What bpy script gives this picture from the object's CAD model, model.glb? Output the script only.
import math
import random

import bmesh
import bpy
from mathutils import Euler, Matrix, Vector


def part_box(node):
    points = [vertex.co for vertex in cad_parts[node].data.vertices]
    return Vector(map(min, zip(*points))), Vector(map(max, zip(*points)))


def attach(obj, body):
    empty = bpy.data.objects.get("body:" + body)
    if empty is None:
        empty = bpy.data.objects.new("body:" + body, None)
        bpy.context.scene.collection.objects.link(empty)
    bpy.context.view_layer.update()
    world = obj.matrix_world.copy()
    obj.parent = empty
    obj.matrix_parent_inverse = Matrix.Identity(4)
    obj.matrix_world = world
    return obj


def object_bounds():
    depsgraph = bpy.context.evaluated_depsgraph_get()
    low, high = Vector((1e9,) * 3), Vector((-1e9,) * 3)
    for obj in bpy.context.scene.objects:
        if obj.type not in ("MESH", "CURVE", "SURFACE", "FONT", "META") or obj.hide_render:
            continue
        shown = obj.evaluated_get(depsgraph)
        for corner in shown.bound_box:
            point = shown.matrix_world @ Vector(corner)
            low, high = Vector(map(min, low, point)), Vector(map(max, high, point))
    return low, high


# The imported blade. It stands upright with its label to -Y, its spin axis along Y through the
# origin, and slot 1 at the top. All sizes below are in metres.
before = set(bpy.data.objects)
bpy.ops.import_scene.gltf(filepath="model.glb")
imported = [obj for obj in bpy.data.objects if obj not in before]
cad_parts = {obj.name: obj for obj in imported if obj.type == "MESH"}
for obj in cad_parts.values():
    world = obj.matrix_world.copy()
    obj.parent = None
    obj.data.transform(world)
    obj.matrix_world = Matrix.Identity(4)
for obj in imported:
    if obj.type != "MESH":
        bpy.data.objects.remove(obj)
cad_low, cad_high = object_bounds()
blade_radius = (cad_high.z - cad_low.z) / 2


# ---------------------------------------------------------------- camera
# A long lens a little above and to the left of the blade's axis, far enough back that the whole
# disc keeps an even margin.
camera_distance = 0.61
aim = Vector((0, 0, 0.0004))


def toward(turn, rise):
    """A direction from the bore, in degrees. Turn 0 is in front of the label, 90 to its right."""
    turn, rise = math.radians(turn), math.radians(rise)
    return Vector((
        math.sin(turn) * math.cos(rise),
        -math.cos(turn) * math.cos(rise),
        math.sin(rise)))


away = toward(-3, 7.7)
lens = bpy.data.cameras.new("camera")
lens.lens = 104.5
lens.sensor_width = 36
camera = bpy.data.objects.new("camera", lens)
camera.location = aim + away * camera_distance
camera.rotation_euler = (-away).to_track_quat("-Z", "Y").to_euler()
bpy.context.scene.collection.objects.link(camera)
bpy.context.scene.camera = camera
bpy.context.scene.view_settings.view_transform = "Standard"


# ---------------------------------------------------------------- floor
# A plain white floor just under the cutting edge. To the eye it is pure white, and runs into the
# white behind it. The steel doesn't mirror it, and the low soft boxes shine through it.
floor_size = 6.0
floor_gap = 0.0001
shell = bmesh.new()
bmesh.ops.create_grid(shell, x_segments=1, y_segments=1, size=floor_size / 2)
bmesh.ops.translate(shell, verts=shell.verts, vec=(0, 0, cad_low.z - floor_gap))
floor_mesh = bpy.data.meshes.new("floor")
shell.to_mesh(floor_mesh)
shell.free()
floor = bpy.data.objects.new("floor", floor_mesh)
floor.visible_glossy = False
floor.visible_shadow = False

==

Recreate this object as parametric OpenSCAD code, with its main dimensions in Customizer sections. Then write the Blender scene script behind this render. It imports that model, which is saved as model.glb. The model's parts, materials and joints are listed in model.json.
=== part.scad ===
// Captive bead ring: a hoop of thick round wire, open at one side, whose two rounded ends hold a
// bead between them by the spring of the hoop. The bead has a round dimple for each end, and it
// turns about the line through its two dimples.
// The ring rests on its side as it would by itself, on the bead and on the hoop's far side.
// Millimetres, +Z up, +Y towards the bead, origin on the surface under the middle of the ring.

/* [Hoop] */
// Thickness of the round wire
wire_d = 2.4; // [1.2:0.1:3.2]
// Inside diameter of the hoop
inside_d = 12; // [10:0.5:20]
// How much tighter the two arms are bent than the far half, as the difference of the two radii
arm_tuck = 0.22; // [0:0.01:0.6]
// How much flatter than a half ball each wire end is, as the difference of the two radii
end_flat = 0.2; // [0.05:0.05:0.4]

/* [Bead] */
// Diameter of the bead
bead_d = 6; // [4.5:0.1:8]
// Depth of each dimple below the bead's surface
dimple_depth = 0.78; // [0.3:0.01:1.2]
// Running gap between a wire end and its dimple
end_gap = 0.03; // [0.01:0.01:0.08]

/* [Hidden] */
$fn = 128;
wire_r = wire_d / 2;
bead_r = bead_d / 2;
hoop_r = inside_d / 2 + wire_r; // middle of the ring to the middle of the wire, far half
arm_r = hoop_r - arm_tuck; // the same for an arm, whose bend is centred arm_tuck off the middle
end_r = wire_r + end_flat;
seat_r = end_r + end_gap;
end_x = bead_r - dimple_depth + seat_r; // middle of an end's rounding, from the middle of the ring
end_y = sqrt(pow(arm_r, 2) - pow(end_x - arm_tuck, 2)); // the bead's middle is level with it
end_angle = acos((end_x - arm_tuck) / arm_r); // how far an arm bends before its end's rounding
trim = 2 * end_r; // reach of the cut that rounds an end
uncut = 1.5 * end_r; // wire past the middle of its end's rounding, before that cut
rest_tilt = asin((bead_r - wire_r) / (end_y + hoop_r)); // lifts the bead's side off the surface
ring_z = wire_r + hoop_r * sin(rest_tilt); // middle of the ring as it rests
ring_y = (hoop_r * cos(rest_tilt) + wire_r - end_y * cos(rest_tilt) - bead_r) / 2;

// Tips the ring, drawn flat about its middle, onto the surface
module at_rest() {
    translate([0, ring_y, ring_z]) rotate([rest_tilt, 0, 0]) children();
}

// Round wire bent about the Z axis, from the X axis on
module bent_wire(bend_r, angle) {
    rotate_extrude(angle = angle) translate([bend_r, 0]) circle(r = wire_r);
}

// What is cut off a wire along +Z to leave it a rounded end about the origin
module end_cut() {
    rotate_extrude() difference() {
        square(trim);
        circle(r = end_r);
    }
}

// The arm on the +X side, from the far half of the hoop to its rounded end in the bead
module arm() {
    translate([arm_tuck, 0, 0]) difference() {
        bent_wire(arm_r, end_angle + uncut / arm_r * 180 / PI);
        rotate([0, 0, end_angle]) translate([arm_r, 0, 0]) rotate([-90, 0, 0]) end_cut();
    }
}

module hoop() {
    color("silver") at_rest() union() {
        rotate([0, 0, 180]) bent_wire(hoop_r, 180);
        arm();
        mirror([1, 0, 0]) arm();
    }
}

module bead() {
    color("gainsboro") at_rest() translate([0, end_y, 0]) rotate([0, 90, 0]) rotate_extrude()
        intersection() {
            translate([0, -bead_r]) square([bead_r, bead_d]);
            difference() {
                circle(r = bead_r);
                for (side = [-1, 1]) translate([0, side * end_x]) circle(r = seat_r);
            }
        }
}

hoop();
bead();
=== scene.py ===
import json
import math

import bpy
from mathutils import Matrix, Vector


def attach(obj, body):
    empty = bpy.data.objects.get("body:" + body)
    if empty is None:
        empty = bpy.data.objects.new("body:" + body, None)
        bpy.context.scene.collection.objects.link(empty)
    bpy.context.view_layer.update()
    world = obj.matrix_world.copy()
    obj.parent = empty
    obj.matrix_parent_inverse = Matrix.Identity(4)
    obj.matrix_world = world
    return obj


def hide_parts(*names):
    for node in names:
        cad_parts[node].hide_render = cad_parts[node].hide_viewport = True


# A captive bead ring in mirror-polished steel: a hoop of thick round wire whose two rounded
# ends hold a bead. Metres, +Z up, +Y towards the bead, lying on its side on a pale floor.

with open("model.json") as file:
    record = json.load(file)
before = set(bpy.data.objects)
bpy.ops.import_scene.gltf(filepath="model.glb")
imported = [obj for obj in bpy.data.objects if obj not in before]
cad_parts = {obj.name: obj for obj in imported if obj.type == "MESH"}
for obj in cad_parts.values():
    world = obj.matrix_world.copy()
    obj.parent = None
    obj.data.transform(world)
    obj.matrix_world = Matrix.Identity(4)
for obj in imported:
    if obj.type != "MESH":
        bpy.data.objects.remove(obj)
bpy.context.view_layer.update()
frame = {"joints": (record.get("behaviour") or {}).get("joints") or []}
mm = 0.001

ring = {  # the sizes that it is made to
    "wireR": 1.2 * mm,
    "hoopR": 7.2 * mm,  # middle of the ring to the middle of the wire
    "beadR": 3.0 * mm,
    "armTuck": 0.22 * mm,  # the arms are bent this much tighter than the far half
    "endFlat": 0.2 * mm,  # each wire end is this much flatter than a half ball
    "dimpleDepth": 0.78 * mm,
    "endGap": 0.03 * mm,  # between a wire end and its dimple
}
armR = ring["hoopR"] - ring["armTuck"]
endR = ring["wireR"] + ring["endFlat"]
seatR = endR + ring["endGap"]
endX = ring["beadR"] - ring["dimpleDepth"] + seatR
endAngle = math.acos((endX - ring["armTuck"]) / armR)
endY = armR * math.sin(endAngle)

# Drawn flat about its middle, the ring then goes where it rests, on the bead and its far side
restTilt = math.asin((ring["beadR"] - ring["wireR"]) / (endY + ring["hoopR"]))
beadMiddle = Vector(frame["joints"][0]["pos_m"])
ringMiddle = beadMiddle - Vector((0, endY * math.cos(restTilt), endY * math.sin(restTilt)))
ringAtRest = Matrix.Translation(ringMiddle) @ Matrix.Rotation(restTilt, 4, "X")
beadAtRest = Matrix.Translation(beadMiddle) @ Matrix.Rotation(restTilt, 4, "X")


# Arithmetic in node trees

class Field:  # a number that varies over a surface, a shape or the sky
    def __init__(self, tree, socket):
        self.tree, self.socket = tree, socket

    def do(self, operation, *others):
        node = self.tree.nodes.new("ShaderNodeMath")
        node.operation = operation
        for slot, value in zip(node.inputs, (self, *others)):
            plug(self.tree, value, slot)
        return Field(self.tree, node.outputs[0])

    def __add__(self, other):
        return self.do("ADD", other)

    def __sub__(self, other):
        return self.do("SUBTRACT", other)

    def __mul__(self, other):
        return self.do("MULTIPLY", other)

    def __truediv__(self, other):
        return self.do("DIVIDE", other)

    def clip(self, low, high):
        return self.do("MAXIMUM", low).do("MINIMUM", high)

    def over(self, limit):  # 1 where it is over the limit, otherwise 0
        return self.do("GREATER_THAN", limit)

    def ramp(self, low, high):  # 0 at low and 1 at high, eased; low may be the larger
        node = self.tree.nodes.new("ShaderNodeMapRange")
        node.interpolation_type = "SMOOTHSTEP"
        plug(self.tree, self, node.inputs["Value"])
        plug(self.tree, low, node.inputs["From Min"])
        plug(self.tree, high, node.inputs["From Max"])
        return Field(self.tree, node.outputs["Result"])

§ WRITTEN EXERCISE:
Indicate how many lines of the material contain the string "this", giving the number and nothing more.

§ RESULT:
4